The date on the above tombstone was a day on which the Arabs rioted en masse throughout the Land of Israel against all whom they regarded as foreigners, i.e.: both Jews who had been living here for many generations as well as against the British Mandate Occupational Forces that were in control.
Having worked as an orchardist for a number of years I found a number of antiques -- although it should be mentioned that, unlike in the States were an object is an antique only if it's at least 100 years old, here objects are not regarded as antique until they're at very least 1,000 years old. In my work and wanderings I've found a bunch of Roman coins, a Byzantine coin that was struck in the year 631 C.E., pieces of decorative glass from bottles of the Roman Period, a bronze pendant and several glass eyes. (Back in the Byzantine Period the officials punished malefactors and even potential rebels by gouging an eye out. For those unfortunate to have gotten such treatment a glass insert was custom-made to fill in the eye-socket so that the eyelid wouldn't hang loose and look quite unseemly.) I also found a section of a base of a large dinner plate. An archeologist who inspected it said that it was made before the pottery wheel was used here, and it was also made from a type of clay and in a style that is not found in any of the major cultures that conquered this land. So he estimated that it was at very latest, from the Late or Middle Bronze Age, as the pottery wheel came to these parts about that period, which was also the time of the Exodus from Egypt, in 1200 B.C.E.
We also have burial caves that were cut into the rock on the terraced hillsides and the orchards I worked in had 19 of these. Burial caves were cut until the Roman Period, but Byzantine monks lived in them in the 4th to the 6th Centuries as they expected the immanent return of Jesus' second coming and felt that they would get into heaven if they completely discarded the material things of this world and occupied themselves wholy with death and the next world.
A few years ago a very well preserved ritual immersion pool was found on a hillside within about 400 yards of here. It is located on what used to be the main highway between Jerusalem, Bethlehem, Hebron & Be'ersheva. It was a pool for public use and had a seperate entrance & exit and is among the nicest examples of such items in existance. It dates back to the Roman Period and this is a picture from the interior:
Israel is a interesting place, a land of stark contrasts in both geography and ethnicity:
- Regarding geography, when my parents moved from Illinois to California they drove overland to their new home. My mom wrote regarding the U.S.: "This country is wonderful as the scenery changes completely every 300 to 500 miles." I wrote back: "I know that the US is beautiful, but the truth is that here in Israel one only has to travel within 5 miles from our home for the scenery to completely change. For just a mile to the west the slope of the Judean Mountain Range drops down, in places precipitously, to the coastal plane and the soils and climate are distinctly different from what we have up here. Then if one goes 4 miles to the east of us the eastern slope leads into the Judean Desert and on to the Dead Sea the lowest point on the surface of the earth, which is not more than 12 miles to the east of us. I could go on and on about how this country is so small, about the size of Rhode Island, but it has most every scenic topographical feature in the US but in a vastly reduced scale -- except for great rivers like the Mississippi.

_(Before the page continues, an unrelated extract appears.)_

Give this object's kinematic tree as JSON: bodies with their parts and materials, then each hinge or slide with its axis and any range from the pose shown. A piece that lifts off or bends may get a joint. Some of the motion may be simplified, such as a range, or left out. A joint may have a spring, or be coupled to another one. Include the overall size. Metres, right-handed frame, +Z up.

- Regarding ethnicity, we are very much in the 21st Century, however we live within close proximity of Arab villages, the residents of which actively work at maintaining a mentality and culture of the 8th Century Dark Ages. Fascinating!
Now for pictures of our home & hearth (click to enlarge)...Here's a picture of the side of our house where in the summer of 2002 I grew strawberries in the center bed, grape & cherry tomatoes in the right bed, and wine grapes to the left and background.
Grapes have been grown in this area for the past 5,000 years as viticulture originated in these parts probably in pre-historic times, well before the arrival Caanaites. Our yard contains 17 vines, all wine varieties with one seedless table grape vine. Wine varieties include Cabernet Sauvignon, Sauvignon Blanc, Merlot, White Riesling, Kurvitz and Muscat Kenelly. The seedless grape is a Pearlette that grows over a pergola and entirely covers its 3.5 x 5 meter roof. I also grow red raspberries for commercial sale to diabetics. Here in Israel our summers are cloudless and we get so much sunlight as a result that fruits are typically high in sugar, and diabetics may not eat a majority of them. However, brambles are very low in sugar making them suitable for consumption by diabetics.
I hope to add more pictures of the general scenery of our area to this page in time.